* **Information provided**:
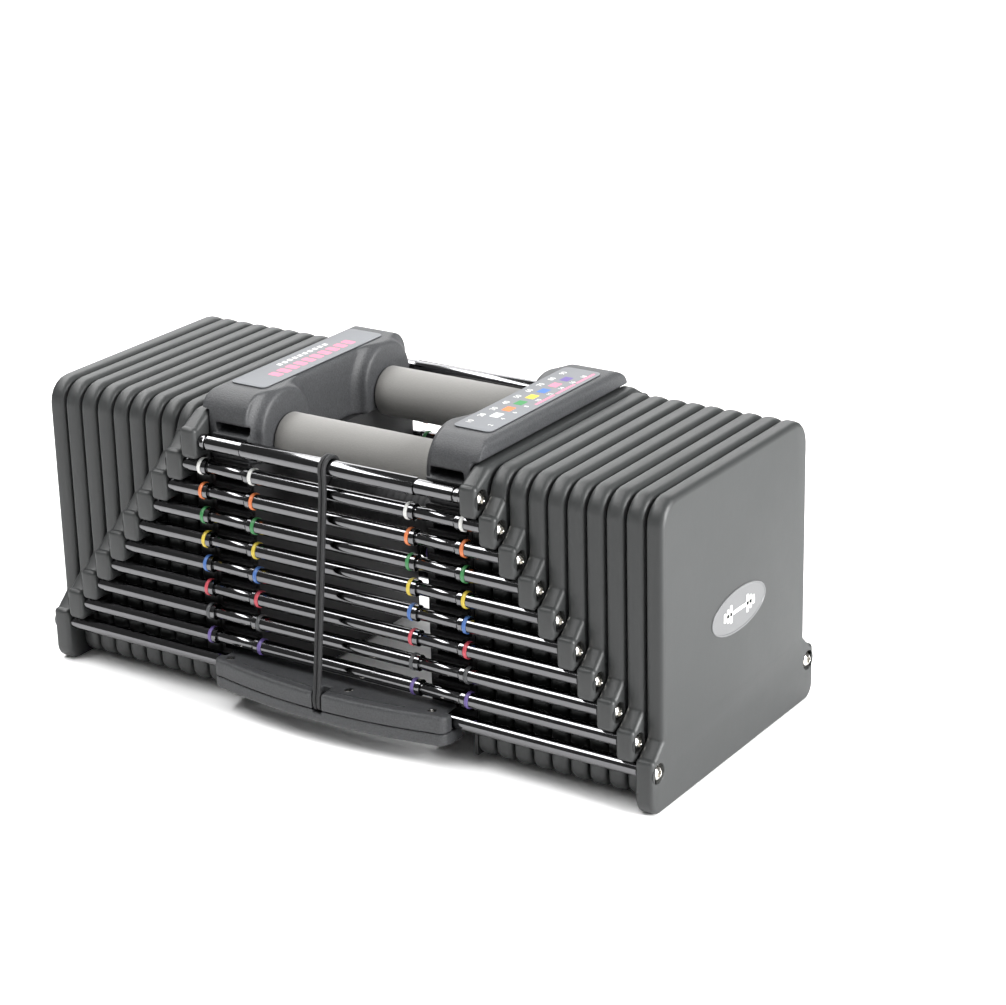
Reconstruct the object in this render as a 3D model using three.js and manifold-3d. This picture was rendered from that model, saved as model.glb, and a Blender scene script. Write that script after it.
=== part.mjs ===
// Adjustable dumbbell: a handle core nested inside nine U-shaped weights, with a selector pin.
// Millimetres. +X runs along the dumbbell, -Y is the side the selector pin enters, +Z is up.
// The origin is on the floor, under the middle of the whole object's box.
import * as THREE from 'three';
import { mergeVertices } from 'three/addons/utils/BufferGeometryUtils.js';
import Module from 'manifold-3d';

const wasm = await Module();
wasm.setup();

// Driving dimensions
const GAP = 0.3;                 // clearance between touching pieces
const WEIGHT_COUNT = 9;          // nested weights; row 0 is the handle core
const ROW_PITCH = 15.3;          // height step from one pair of rails to the next
const ROW_0_Z = 163;             // rail axis of the handle core
const RAIL_Y = 87.6;             // rail axis in front of and behind the middle

const PLATE_PITCH = 12.36;       // spacing of the plates along X
const PLATE_THICKNESS = 11.3;
const PLATE_0_OUTER_X = 103.5;   // outer face of the core's own plate
const PLATE_HALF_DEPTH = 82.5;
const PLATE_TOP_Z = 179.6;
const PLATE_TOP_RADIUS = 15;
const PLATE_BOTTOM_RADIUS = 9;
const INNER_PLATE_LIFT = 3;      // only the outermost weight touches the floor

const EAR_REACH = 94.3;          // front face of an ear
const EAR_RADIUS = 3;
const EAR_RISE = 8.8;            // ear top above the rail axis
const EAR_DROP = 10.3;           // ear bottom below the rail axis
const EAR_FLAT = 3.6;            // level stretch on top of the ear
const EAR_SHOULDER = 16.8;       // where the ear's slope meets the plate, above the rail axis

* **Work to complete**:
Repeat the data above exactly.

* **Exercise result**:
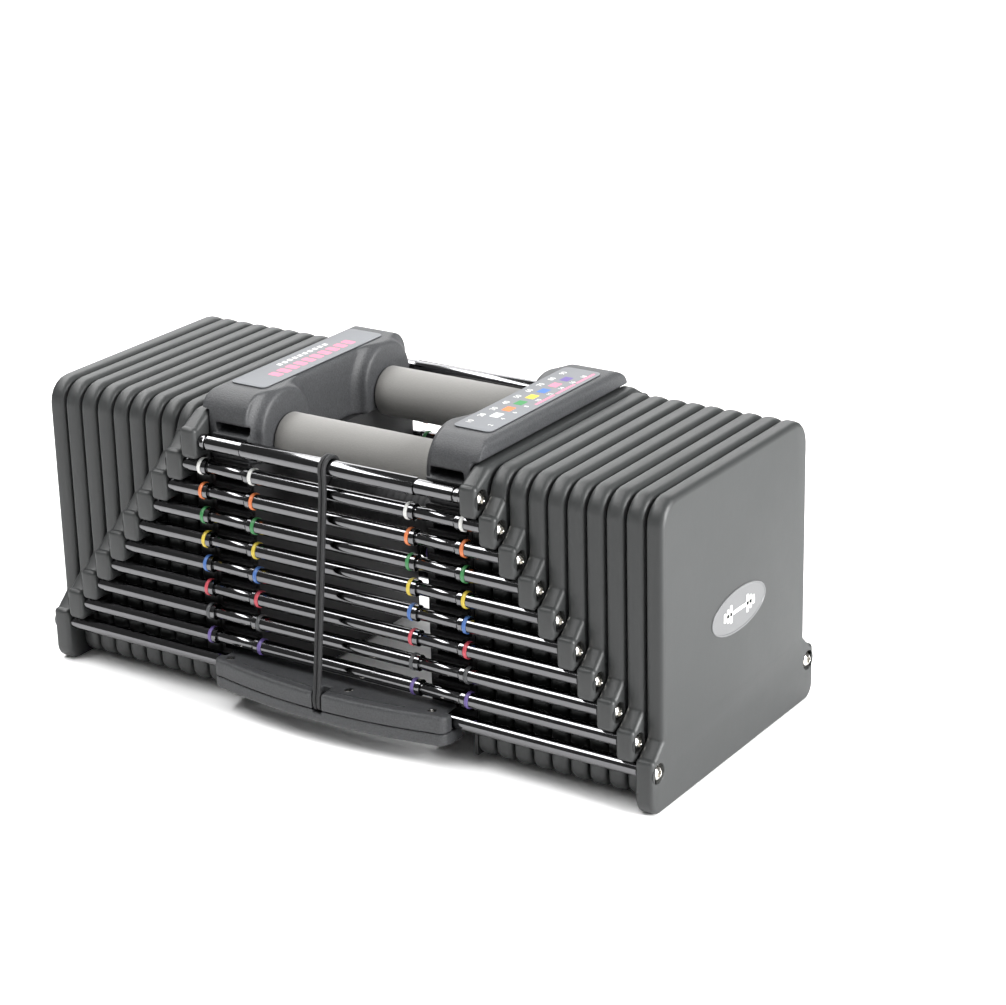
Reconstruct the object in this render as a 3D model using three.js and manifold-3d. This picture was rendered from that model, saved as model.glb, and a Blender scene script. Write that script after it.
=== part.mjs ===
// Adjustable dumbbell: a handle core nested inside nine U-shaped weights, with a selector pin.
// Millimetres. +X runs along the dumbbell, -Y is the side the selector pin enters, +Z is up.
// The origin is on the floor, under the middle of the whole object's box.
import * as THREE from 'three';
import { mergeVertices } from 'three/addons/utils/BufferGeometryUtils.js';
import Module from 'manifold-3d';

const wasm = await Module();
wasm.setup();

// Driving dimensions
const GAP = 0.3;                 // clearance between touching pieces
const WEIGHT_COUNT = 9;          // nested weights; row 0 is the handle core
const ROW_PITCH = 15.3;          // height step from one pair of rails to the next
const ROW_0_Z = 163;             // rail axis of the handle core
const RAIL_Y = 87.6;             // rail axis in front of and behind the middle

const PLATE_PITCH = 12.36;       // spacing of the plates along X
const PLATE_THICKNESS = 11.3;
const PLATE_0_OUTER_X = 103.5;   // outer face of the core's own plate
const PLATE_HALF_DEPTH = 82.5;
const PLATE_TOP_Z = 179.6;
const PLATE_TOP_RADIUS = 15;
const PLATE_BOTTOM_RADIUS = 9;
const INNER_PLATE_LIFT = 3;      // only the outermost weight touches the floor

const EAR_REACH = 94.3;          // front face of an ear
const EAR_RADIUS = 3;
const EAR_RISE = 8.8;            // ear top above the rail axis
const EAR_DROP = 10.3;           // ear bottom below the rail axis
const EAR_FLAT = 3.6;            // level stretch on top of the ear
const EAR_SHOULDER = 16.8;       // where the ear's slope meets the plate, above the rail axis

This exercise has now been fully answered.